Write out all of the lines below, exactly and completely.

→ Supplied information
· · · · ·
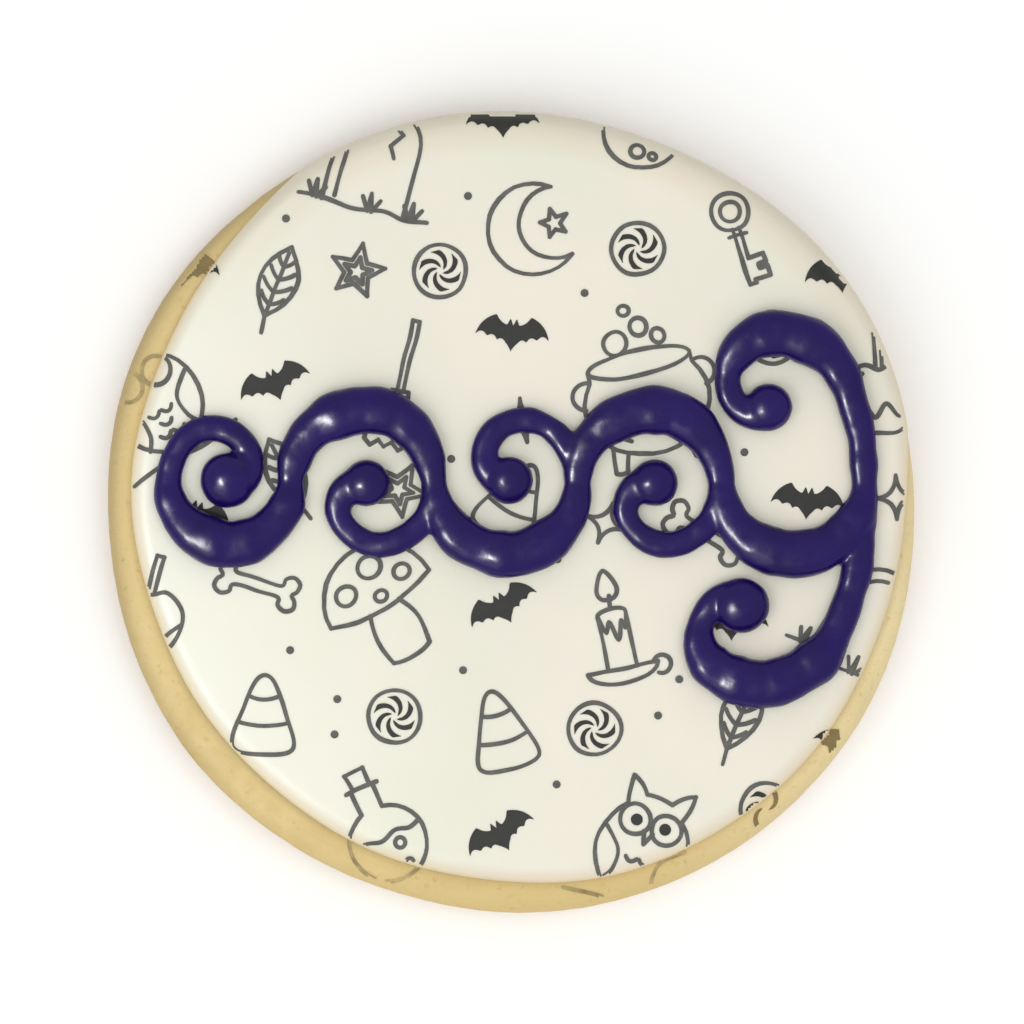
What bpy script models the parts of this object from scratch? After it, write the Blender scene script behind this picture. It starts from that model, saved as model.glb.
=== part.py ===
"""A round Halloween biscuit: baked dough, a flood of pale icing and a piped scroll of dark icing.

It lies on its flat base, with the origin under its middle and its iced face up. Lengths are in metres.
"""

import math

import bmesh
import bpy

MM = 0.001

# The baked dough: a disc from a round cutter, with a soft shoulder and a bulging side
BISCUIT_RADIUS = 42.5 * MM
BISCUIT_HEIGHT = 7.0 * MM
SHOULDER_WIDTH = 2.6 * MM
SHOULDER_DROP = 3.2 * MM
FOOT_WIDTH = 1.1 * MM
# Waves of the rim: how many go round, how high they are, and where one crest is, in degrees from +X
RIM_WAVES = (
    (2, 0.41 * MM, 162),
    (3, 0.11 * MM, 35),
    (4, 0.14 * MM, 38),
    (5, 0.07 * MM, 21),
    (6, 0.17 * MM, 35),
)

# The flood of icing, poured a little off the middle so that it reaches the rim at the upper right
ICING_CENTRE = (2.1 * MM, 4.2 * MM)
ICING_RADIUS = 42.0 * MM
ICING_THICKNESS = 1.8 * MM
ICING_EDGE_WIDTH = 1.8 * MM
ICING_EDGE_DROP = 1.4 * MM
ICING_FOOT_WIDTH = 0.3 * MM
ICING_WAVES = (
    (2, 1.90 * MM, 67),
    (3, 0.98 * MM, -57),
    (5, 0.14 * MM, 32),
    (7, 0.08 * MM, 25),
    (11, 0.09 * MM, -14),
)
# How gently the flood's own edge turns along the biscuit's rim where it reaches it
ICING_RIM_BLEND = 0.3 * MM
# The flood follows the biscuit's shoulder down to this distance from the rim
DRAPE_LIMIT = 0.5 * MM

# Facets: steps round each turned disc, and steps along each rounded edge
TURN_STEPS = 72
SHOULDER_STEPS = 5
FOOT_STEPS = 3
ICING_FOOT_STEPS = 2
# Rings on the flat faces of a disc: one part of the way out, and some this far in from the flat's edge
MIDDLE_RING = 0.6
BISCUIT_RINGS = (4.0 * MM,)
ICING_RINGS = (6.0 * MM, 2.8 * MM, 2.2 * MM, 1.7 * MM, 1.2 * MM, 0.8 * MM, 0.4 * MM)

# The piped scroll: a chain of scrolls over and under a level line in turn, and a bow down the right
MIDDLE_Y = 3.0 * MM
FIRST_JOIN_X = -23.2 * MM
# Each scroll: its arc's radius and turn in degrees, its curl's first radius and turn, and the part of its
# radius that the curl loses for each degree turned
START_SCROLL = (6.4 * MM, 180.0, 6.4 * MM, 275.0, 0.0050)
CHAIN_SCROLL = (7.5 * MM, 180.0, 7.5 * MM, 275.0, 0.0050)
CHAIN_END = (7.5 * MM, 180.0, 7.5 * MM, 0.0, 0.0)
BOW_TOP = (30.0 * MM, 19.0, 9.6 * MM, 285.0, 0.0056)
BOW_TAIL = (46.0 * MM, 17.0, 12.2 * MM, 290.0, 0.0066)
# The bead's half width where it is thin, and where it swells: how wide, and over how many degrees of turn
THIN_HALF_WIDTH = 1.35 * MM
STEM_SWELL = (2.5 * MM, 180.0)
TOP_SWELL = (2.5 * MM, 170.0)
TAIL_SWELL = (2.6 * MM, 190.0)
BALL_RADIUS = 2.5 * MM
LARGE_BALL_RADIUS = 2.9 * MM
# Over this length before a ball the bead swells to this share of the ball's radius
DROP_LENGTH = 6.0 * MM
DROP_SHARE = 0.85
# A bead's middle lies this much of its half width above its base
BEAD_LIFT = 0.20
# A bead sags to this much of its height
BEAD_FLATNESS = 0.84
# Steps along a bead: this long, or this much of the bend's radius where that is shorter
PATH_STEP = 1.3 * MM
STEP_OF_BEND = 0.5
# Steps round a bead's round end, in degrees
END_CAP_ANGLES = (30.0, 60.0, 84.0)
BEAD_BEVEL_RESOLUTION = 3
BALL_SEGMENTS = 12
BALL_RINGS = 8

# Solids that rest on each other stand this far apart
GAP = 0.3 * MM
MERGE_DISTANCE = 0.01 * MM
SHARP_ANGLE = math.radians(50)

SCROLL_BASE = BISCUIT_HEIGHT + GAP + ICING_THICKNESS + GAP


def clear_scene():
    """Remove what a new file holds."""
    for item in list(bpy.data.objects):
        bpy.data.objects.remove(item)


def new_collection(name):
    """A collection in the scene."""
    group = bpy.data.collections.new(name)
    bpy.context.scene.collection.children.link(group)
    return group


def linear(value):
    """One colour channel, from 0 to 255 as seen on a screen, as linear light."""
    part = value / 255
    return part / 12.92 if part <= 0.04045 else ((part + 0.055) / 1.055) ** 2.4


def new_material(name, red, green, blue, roughness):
    """A plain, non-metallic surface."""
    made = bpy.data.materials.new(name)
    made.use_nodes = True
    shader = made.node_tree.nodes["Principled BSDF"]
    colour = (linear(red), linear(green), linear(blue), 1.0)
    shader.inputs["Base Color"].default_value = colour
    shader.inputs["Roughness"].default_value = roughness
    shader.inputs["Metallic"].default_value = 0.0
    made.diffuse_color = colour
    return made


def baked_dough():
    """Pale golden shortbread dough."""
    return new_material("baked_dough", 223, 200, 143, 0.85)


def cream_icing():
    """Smooth off-white royal icing."""
    return new_material("cream_icing", 236, 233, 216, 0.40)


def indigo_icing():
    """Dark blue-violet piping icing, slightly glossy."""
    return new_material("indigo_icing", 45, 35, 90, 0.30)


def waves(angle, parts):
    """The sum of some waves round a rim, at an angle in radians."""
    return sum(height * math.cos(count * (angle - math.radians(crest))) for count, height, crest in parts)


def biscuit_rim(angle):
    """The biscuit's outer radius."""
    return BISCUIT_RADIUS + waves(angle, RIM_WAVES)


def rim_distance(angle):
    """How far the biscuit's rim is from the middle of the icing."""
    reach = BISCUIT_RADIUS
    for _ in range(4):
        x = ICING_CENTRE[0] + reach * math.cos(angle)
        y = ICING_CENTRE[1] + reach * math.sin(angle)
        reach += biscuit_rim(math.atan2(y, x)) - math.hypot(x, y)
    return reach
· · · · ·
→ Finished task
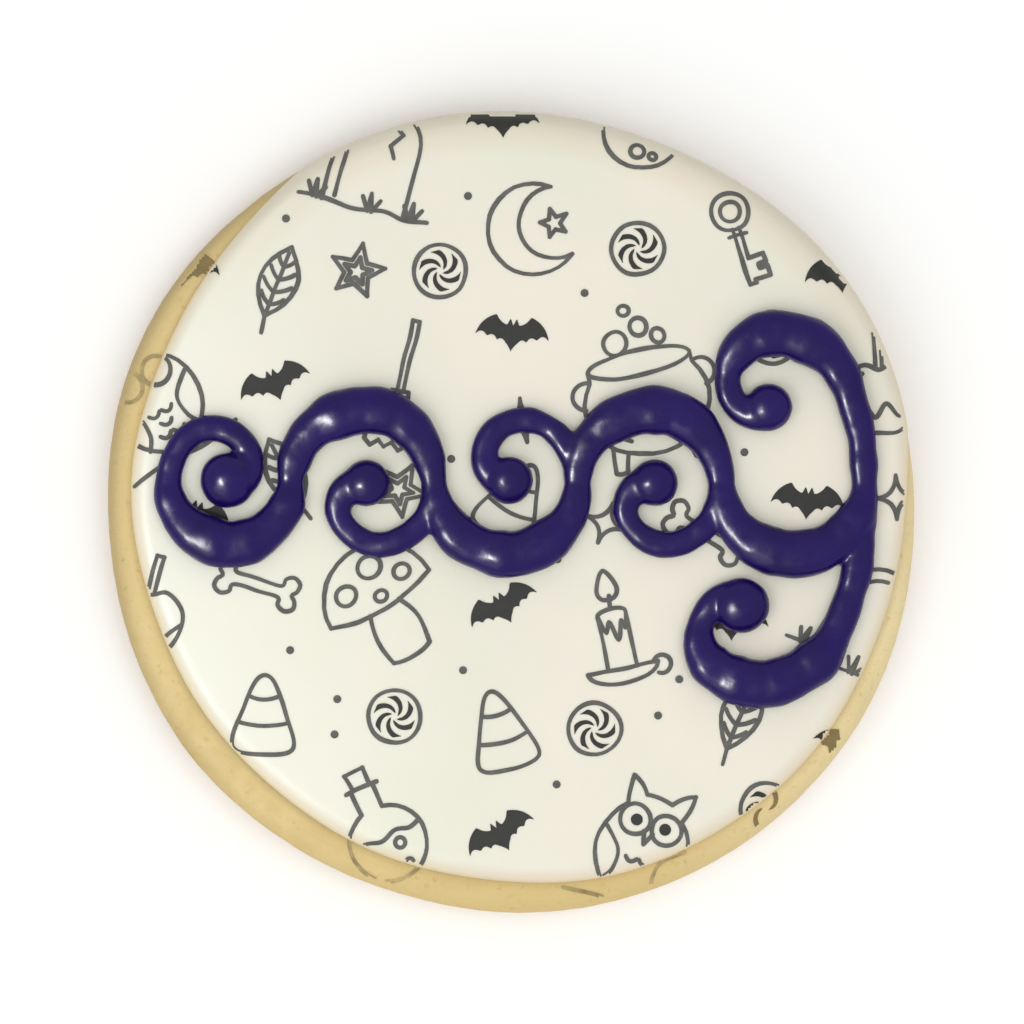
What bpy script models the parts of this object from scratch? After it, write the Blender scene script behind this picture. It starts from that model, saved as model.glb.
=== part.py ===
"""A round Halloween biscuit: baked dough, a flood of pale icing and a piped scroll of dark icing.

It lies on its flat base, with the origin under its middle and its iced face up. Lengths are in metres.
"""

import math

import bmesh
import bpy

MM = 0.001

# The baked dough: a disc from a round cutter, with a soft shoulder and a bulging side
BISCUIT_RADIUS = 42.5 * MM
BISCUIT_HEIGHT = 7.0 * MM
SHOULDER_WIDTH = 2.6 * MM
SHOULDER_DROP = 3.2 * MM
FOOT_WIDTH = 1.1 * MM
# Waves of the rim: how many go round, how high they are, and where one crest is, in degrees from +X
RIM_WAVES = (
    (2, 0.41 * MM, 162),
    (3, 0.11 * MM, 35),
    (4, 0.14 * MM, 38),
    (5, 0.07 * MM, 21),
    (6, 0.17 * MM, 35),
)

# The flood of icing, poured a little off the middle so that it reaches the rim at the upper right
ICING_CENTRE = (2.1 * MM, 4.2 * MM)
ICING_RADIUS = 42.0 * MM
ICING_THICKNESS = 1.8 * MM
ICING_EDGE_WIDTH = 1.8 * MM
ICING_EDGE_DROP = 1.4 * MM
ICING_FOOT_WIDTH = 0.3 * MM
ICING_WAVES = (
    (2, 1.90 * MM, 67),
    (3, 0.98 * MM, -57),
    (5, 0.14 * MM, 32),
    (7, 0.08 * MM, 25),
    (11, 0.09 * MM, -14),
)
# How gently the flood's own edge turns along the biscuit's rim where it reaches it
ICING_RIM_BLEND = 0.3 * MM
# The flood follows the biscuit's shoulder down to this distance from the rim
DRAPE_LIMIT = 0.5 * MM

# Facets: steps round each turned disc, and steps along each rounded edge
TURN_STEPS = 72
SHOULDER_STEPS = 5
FOOT_STEPS = 3
ICING_FOOT_STEPS = 2
# Rings on the flat faces of a disc: one part of the way out, and some this far in from the flat's edge
MIDDLE_RING = 0.6
BISCUIT_RINGS = (4.0 * MM,)
ICING_RINGS = (6.0 * MM, 2.8 * MM, 2.2 * MM, 1.7 * MM, 1.2 * MM, 0.8 * MM, 0.4 * MM)

# The piped scroll: a chain of scrolls over and under a level line in turn, and a bow down the right
MIDDLE_Y = 3.0 * MM
FIRST_JOIN_X = -23.2 * MM
# Each scroll: its arc's radius and turn in degrees, its curl's first radius and turn, and the part of its
# radius that the curl loses for each degree turned
START_SCROLL = (6.4 * MM, 180.0, 6.4 * MM, 275.0, 0.0050)
CHAIN_SCROLL = (7.5 * MM, 180.0, 7.5 * MM, 275.0, 0.0050)
CHAIN_END = (7.5 * MM, 180.0, 7.5 * MM, 0.0, 0.0)
BOW_TOP = (30.0 * MM, 19.0, 9.6 * MM, 285.0, 0.0056)
BOW_TAIL = (46.0 * MM, 17.0, 12.2 * MM, 290.0, 0.0066)
# The bead's half width where it is thin, and where it swells: how wide, and over how many degrees of turn
THIN_HALF_WIDTH = 1.35 * MM
STEM_SWELL = (2.5 * MM, 180.0)
TOP_SWELL = (2.5 * MM, 170.0)
TAIL_SWELL = (2.6 * MM, 190.0)
BALL_RADIUS = 2.5 * MM
LARGE_BALL_RADIUS = 2.9 * MM
# Over this length before a ball the bead swells to this share of the ball's radius
DROP_LENGTH = 6.0 * MM
DROP_SHARE = 0.85
# A bead's middle lies this much of its half width above its base
BEAD_LIFT = 0.20
# A bead sags to this much of its height
BEAD_FLATNESS = 0.84
# Steps along a bead: this long, or this much of the bend's radius where that is shorter
PATH_STEP = 1.3 * MM
STEP_OF_BEND = 0.5
# Steps round a bead's round end, in degrees
END_CAP_ANGLES = (30.0, 60.0, 84.0)
BEAD_BEVEL_RESOLUTION = 3
BALL_SEGMENTS = 12
BALL_RINGS = 8

# Solids that rest on each other stand this far apart
GAP = 0.3 * MM
MERGE_DISTANCE = 0.01 * MM
SHARP_ANGLE = math.radians(50)

SCROLL_BASE = BISCUIT_HEIGHT + GAP + ICING_THICKNESS + GAP


def clear_scene():
    """Remove what a new file holds."""
    for item in list(bpy.data.objects):
        bpy.data.objects.remove(item)


def new_collection(name):
    """A collection in the scene."""
    group = bpy.data.collections.new(name)
    bpy.context.scene.collection.children.link(group)
    return group


def linear(value):
    """One colour channel, from 0 to 255 as seen on a screen, as linear light."""
    part = value / 255
    return part / 12.92 if part <= 0.04045 else ((part + 0.055) / 1.055) ** 2.4


def new_material(name, red, green, blue, roughness):
    """A plain, non-metallic surface."""
    made = bpy.data.materials.new(name)
    made.use_nodes = True
    shader = made.node_tree.nodes["Principled BSDF"]
    colour = (linear(red), linear(green), linear(blue), 1.0)
    shader.inputs["Base Color"].default_value = colour
    shader.inputs["Roughness"].default_value = roughness
    shader.inputs["Metallic"].default_value = 0.0
    made.diffuse_color = colour
    return made


def baked_dough():
    """Pale golden shortbread dough."""
    return new_material("baked_dough", 223, 200, 143, 0.85)


def cream_icing():
    """Smooth off-white royal icing."""
    return new_material("cream_icing", 236, 233, 216, 0.40)


def indigo_icing():
    """Dark blue-violet piping icing, slightly glossy."""
    return new_material("indigo_icing", 45, 35, 90, 0.30)


def waves(angle, parts):
    """The sum of some waves round a rim, at an angle in radians."""
    return sum(height * math.cos(count * (angle - math.radians(crest))) for count, height, crest in parts)


def biscuit_rim(angle):
    """The biscuit's outer radius."""
    return BISCUIT_RADIUS + waves(angle, RIM_WAVES)


def rim_distance(angle):
    """How far the biscuit's rim is from the middle of the icing."""
    reach = BISCUIT_RADIUS
    for _ in range(4):
        x = ICING_CENTRE[0] + reach * math.cos(angle)
        y = ICING_CENTRE[1] + reach * math.sin(angle)
        reach += biscuit_rim(math.atan2(y, x)) - math.hypot(x, y)
    return reach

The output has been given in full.